Still, a lack of timely policy response could weaken lenders’ asset quality and complicate the economic outlook. Our 2022 GDP projection of 4.2% assumes that residential sales will stabilize in 2H (a 10%-20% sales decline in FY22). A stagnant sales recovery coupled with an increase in NPLs would dampen banks' lending appetite, adding to headwinds facing the already-troubled property market. Real estate investment was down 5.4% YOY in 1H and would be strained further should the boycott and defaults escalate. Compounding the problem, housing and affiliate industries that are contingent on property holdings, ownership, and distribution altogether account for 25-30% of China's GDP. Falling sales and construction as a result of a growing boycott will hamper the real economy by weakening upstream and downstream activities.
That would also pressure the already-stretched fiscal position of local governments, given land sales proceeds contributed more than 40% of their total revenue. Budget deficits for localities in 1H ballooned 27% YOY to RMB5.6tn, the highest ever for the first half of any year. Apart from land sales revenue, which plunged 31.4% YOY to RMB2.4tn, a countrywide tax relief program has also bitten into revenue. Tax refund amounted to RMB1.85tn in 1H, about three times the size of FY2021. The resultant surge in debt loads precipitates the need for fiscal consolidation.
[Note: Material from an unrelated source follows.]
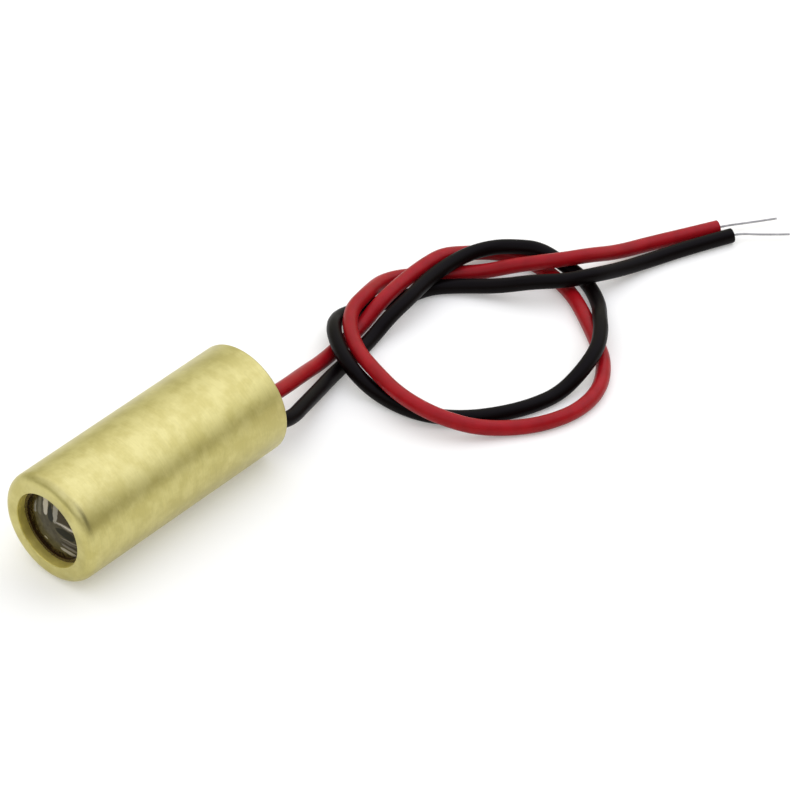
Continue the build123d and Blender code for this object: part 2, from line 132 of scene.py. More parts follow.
def makeTurnedGroup():
    tree, start, end = newGroup(
        "turnedRings",
        [("Vector", "NodeSocketVector", None), ("Rings", "NodeSocketFloat", 9.0),
         ("Along Ring", "NodeSocketFloat", 0.5), ("Patches", "NodeSocketFloat", 0.9)],
        [("Rings", "NodeSocketFloat"), ("Patches", "NodeSocketFloat")],
    )
    stretch = addNode(tree, "ShaderNodeCombineXYZ")
    tree.links.new(start.outputs["Along Ring"], stretch.inputs["X"])
    tree.links.new(start.outputs["Rings"], stretch.inputs["Y"])
    tree.links.new(start.outputs["Along Ring"], stretch.inputs["Z"])
    scaled = addNode(tree, "ShaderNodeVectorMath", operation="MULTIPLY")
    tree.links.new(start.outputs["Vector"], scaled.inputs[0])
    tree.links.new(stretch.outputs[0], scaled.inputs[1])
    fine = addNode(tree, "ShaderNodeTexNoise")
    fine.inputs["Scale"].default_value = 1 / mm
    fine.inputs["Detail"].default_value = turnedNoise["detail"]
    fine.inputs["Roughness"].default_value = turnedNoise["ringRoughness"]
    tree.links.new(scaled.outputs[0], fine.inputs["Vector"])
    patchScale = mathNode(tree, "DIVIDE", start.outputs["Patches"], mm)
    patches = addNode(tree, "ShaderNodeTexNoise")
    patches.inputs["Detail"].default_value = turnedNoise["detail"]
    patches.inputs["Roughness"].default_value = turnedNoise["patchRoughness"]
    tree.links.new(start.outputs["Vector"], patches.inputs["Vector"])
    tree.links.new(patchScale, patches.inputs["Scale"])
    tree.links.new(fine.outputs["Fac"], end.inputs["Rings"])
    tree.links.new(patches.outputs["Fac"], end.inputs["Patches"])
    return tree


# Fine pitting and slow swells of a moulded, cast or drawn surface
mouldedDetail = 3


def makeMouldedGroup():
    tree, start, end = newGroup(
        "mouldedGrain",
        [("Vector", "NodeSocketVector", None), ("Grain", "NodeSocketFloat", 8.0),
         ("Swell", "NodeSocketFloat", 0.6)],
        [("Grain", "NodeSocketFloat"), ("Swell", "NodeSocketFloat")],
    )
    for label in ("Grain", "Swell"):
        scale = mathNode(tree, "DIVIDE", start.outputs[label], mm)
        noise = addNode(tree, "ShaderNodeTexNoise")
        noise.inputs["Detail"].default_value = mouldedDetail
        tree.links.new(start.outputs["Vector"], noise.inputs["Vector"])
        tree.links.new(scale, noise.inputs["Scale"])
        tree.links.new(noise.outputs["Fac"], end.inputs[label])
    return tree


turnedRings = makeTurnedGroup()
mouldedGrain = makeMouldedGroup()


def placeGroup(tree, group, vector, **values):
    node = addNode(tree, "ShaderNodeGroup", node_tree=group)
    tree.links.new(vector, node.inputs["Vector"])
    for label, value in values.items():
        node.inputs[label.replace("_", " ")].default_value = value
    return node


def newMaterial(name, look):
    material = bpy.data.materials.new(name)
    material.use_nodes = True
    tree = material.node_tree
    shader = tree.nodes["Principled BSDF"]
    shader.inputs["Base Color"].default_value = fullColour(look["colour"])
    shader.inputs["Roughness"].default_value = look["roughness"]
    shader.inputs["Metallic"].default_value = look.get("metallic", 0)
    shader.inputs["Specular IOR Level"].default_value = look.get("specular", 0.5)
    coords = addNode(tree, "ShaderNodeTexCoord")
    return material, tree, shader, coords.outputs["Object"]


def addBump(tree, shader, height, strength, distance):
    bump = addNode(tree, "ShaderNodeBump")
    bump.inputs["Strength"].default_value = strength
    bump.inputs["Distance"].default_value = distance
    tree.links.new(height, bump.inputs["Height"])
    tree.links.new(bump.outputs["Normal"], shader.inputs["Normal"])


def shade(tone, factor):
    return tuple(min(1, part * factor) for part in tone)


# Brass and other turned metal
def turnedMetal(name, look):
    material, tree, shader, place = newMaterial(name, look)
    rings = placeGroup(tree, turnedRings, place, Rings=look["rings"], Along_Ring=look["alongRing"],
                       Patches=look["patches"])
    tones = (shade(look["colour"], look["darker"]), look["colour"], shade(look["colour"], look["lighter"]))
    ringTone = rampNode(tree, rings.outputs["Rings"], list(zip(turnedNoise["ringStops"], tones)))
    dulled = rampNode(tree, rings.outputs["Patches"],
                      [(look["dullBelow"], look["dulled"]), (look["cleanAbove"], 1.0)])
    tree.links.new(mixColour(tree, 1.0, ringTone, dulled, "MULTIPLY"), shader.inputs["Base Color"])
    ringRough = mathNode(tree, "MULTIPLY_ADD", rings.outputs["Rings"], look["roughSpread"],
                         look["roughness"] - look["roughSpread"])
    rough = mathNode(tree, "MULTIPLY_ADD", rings.outputs["Patches"], look["roughSpread"], ringRough)
    tree.links.new(rough, shader.inputs["Roughness"])
    addBump(tree, shader, rings.outputs["Rings"], look["bump"], bumpDepth)
    return material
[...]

Outstanding local government bonds rose 15%YOY to RMB76.4tn as of March. Among 31 provinces, 26 had debt to fiscal income ratios over 100%. A prolonged drop in land revenues means local governments may have to scale back spending, making the recovery even more challenging and protracted.
Against this backdrop, a timely and appropriate government action is warranted to curb mortgage defaults from spreading further to less-developed regions that have higher exposure to distressed developers. Failure to do so may trigger detrimental economic disruption even in the absence of systemic risk in the banking sector.